Let this be equation 3.
It is also clear from the figure that
$\overrightarrow{{{r}_{io}}}=\overrightarrow{{{r}_{o}}}-\overrightarrow{{{r}_{i}}}=\overrightarrow{AP}$
where
$\overrightarrow{{{r}_{io}}}$ is the distance between point $A$ and point $P$ .
Let this be equation 4
Substituting equation 4 in equation 3, we have
$\vec{F}=\dfrac{1}{4\pi {{\varepsilon }_{0}}}\dfrac{Q{{q}_{0}}}{{{r}_{io}}^{3}}\overrightarrow{{{r}_{io}}}=\dfrac{1}{4\pi {{\varepsilon }_{0}}}\dfrac{Q{{q}_{0}}}{{{\left| \overrightarrow{{{r}_{o}}}-\overrightarrow{{{r}_{i}}} \right|}^{3}}}(\overrightarrow{{{r}_{o}}}-\overrightarrow{{{r}_{i}}})$
Let this be equation 5.
Now, the equation of electric field intensity due to a point charge $Q$ is given in equation 2.

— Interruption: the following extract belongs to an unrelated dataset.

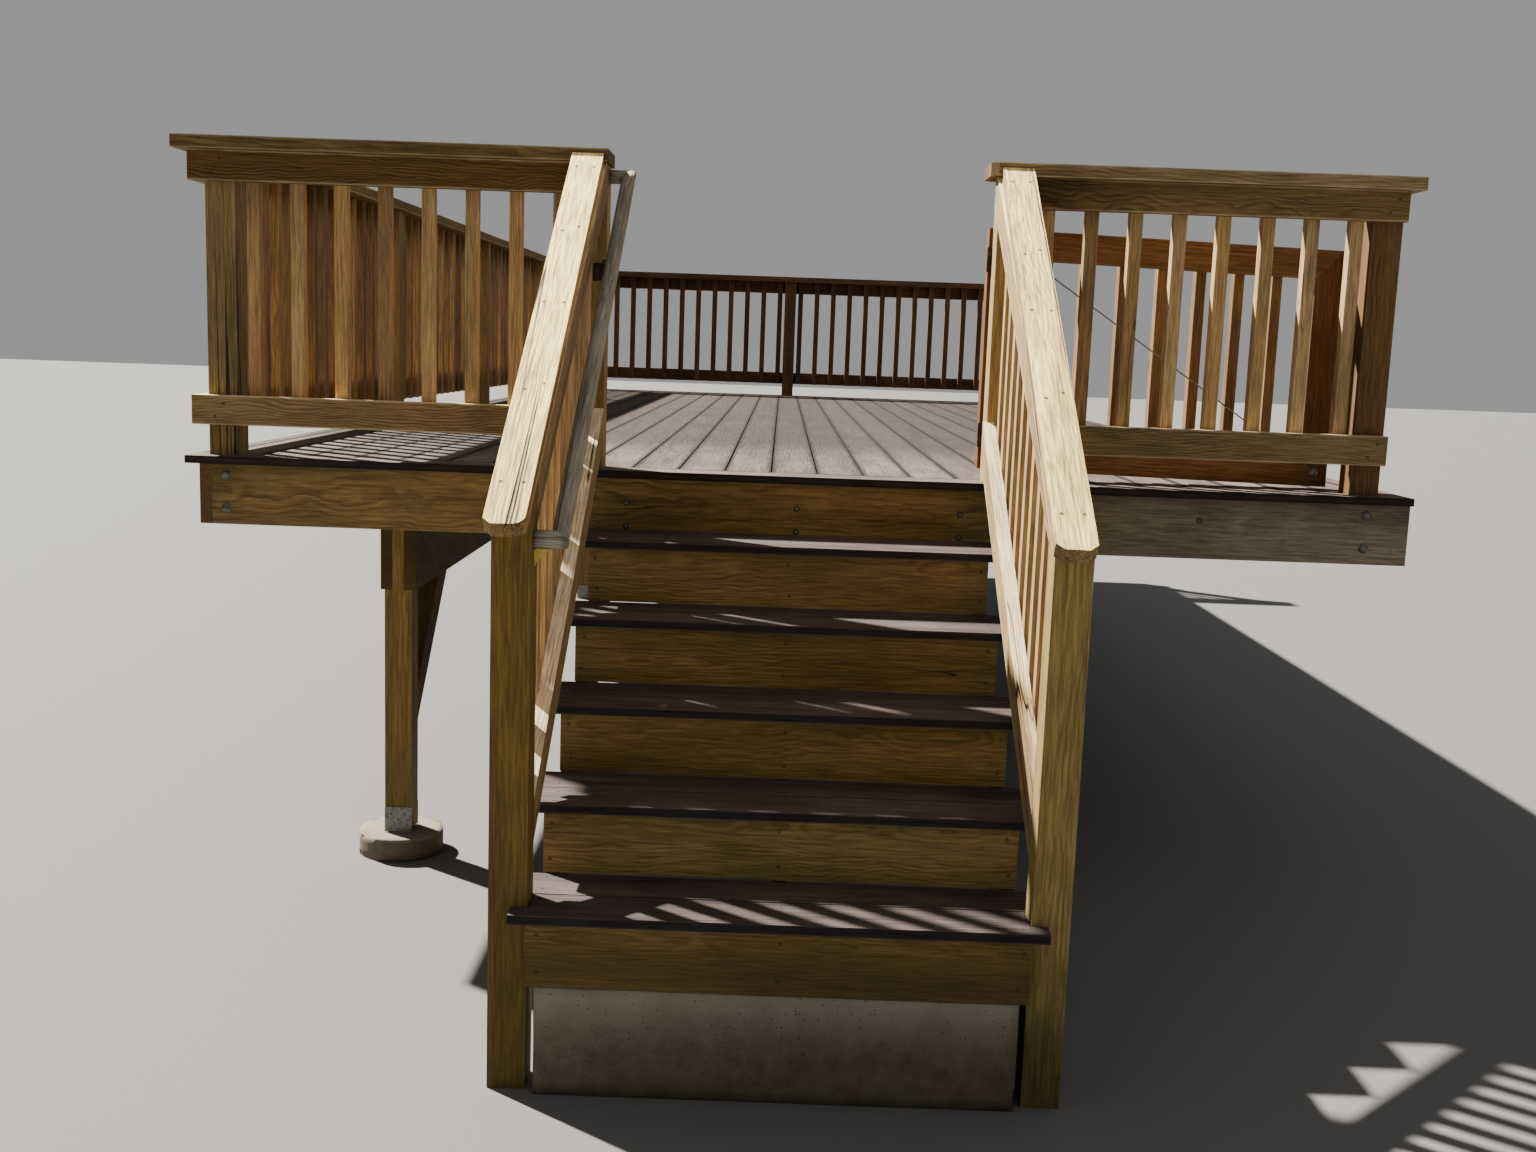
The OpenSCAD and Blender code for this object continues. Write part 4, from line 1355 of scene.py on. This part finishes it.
@dataclass
class RoundRail:
    """The round handrail with a level return to each newel, mitred at its corners.

    Attributes:
        radius: Radius of the rail.
        flats: Number of points round it.
        step: Spacing of its rings.
        wander: How far its surface strays inwards.
    """

    radius: float = 0.021
    flats: int = 28
    step: float = 0.04
    wander: float = 0.0008

    def build(self) -> Thing:
        """Lay the lower return, the run and the upper return.

        Returns:
            The new object.
        """
        low, high = (Vector(corner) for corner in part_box("handrail"))
        r = self.radius
        foot = Vector((high.x - r, low.y + r, low.z + r))
        head = Vector((high.x - r, high.y - r, high.z - r))
        run = (head - foot).normalized()
        reach = foot.x - low.x
        piece = Piece("handrail_stick", GRIP)
        self.bar(piece, foot - RIGHT * reach, RIGHT, run, (0.0, 0.0), (reach, -1.0))
        self.bar(piece, foot, run, RIGHT, (0.0, -1.0), ((head - foot).length, 1.0))
        self.bar(piece, head, LEFT, run, (0.0, -1.0), (reach, 0.0))
        return piece.link(("handrail",))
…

Applying the same method in this three-dimensional space, we have
$\vec{E}=\dfrac{{\vec{F}}}{{{q}_{0}}}=\dfrac{1}{4\pi {{\varepsilon }_{0}}{{q}_{0}}}\dfrac{Q{{q}_{0}}}{{{\left| \overrightarrow{{{r}_{o}}}-\overrightarrow{{{r}_{i}}} \right|}^{3}}}(\overrightarrow{{{r}_{o}}}-\overrightarrow{{{r}_{i}}})=\dfrac{1}{4\pi {{\varepsilon }_{0}}}\dfrac{Q}{{{\left| \overrightarrow{{{r}_{o}}}-\overrightarrow{{{r}_{i}}} \right|}^{3}}}(\overrightarrow{{{r}_{o}}}-\overrightarrow{{{r}_{i}}})$
Rewriting, the electric field intensity due to the point charge $Q$ is given by
$\overrightarrow{E}=\dfrac{1}{4\pi {{\varepsilon }_{0}}}\dfrac{Q}{{{\left| \overrightarrow{{{r}_{o}}}-\overrightarrow{{{r}_{i}}} \right|}^{3}}}(\overrightarrow{{{r}_{o}}}-\overrightarrow{{{r}_{i}}})$
This electric field intensity is produced along $AP$ .
This is how the electric intensity due to a point charge is derived.

Note: The magnitude of the electric intensity $\overrightarrow{E}$ due to a point charge $\overrightarrow{Q}$ depends only on the distance $r$ . Hence, the electric field intensity due to a point charge is the same at equal distances. If we consider a point charge located at the center of a sphere, the electric field intensity at all the points on the surface of the sphere will be the same. We say that electric field intensity due to a point charge is spherically symmetric.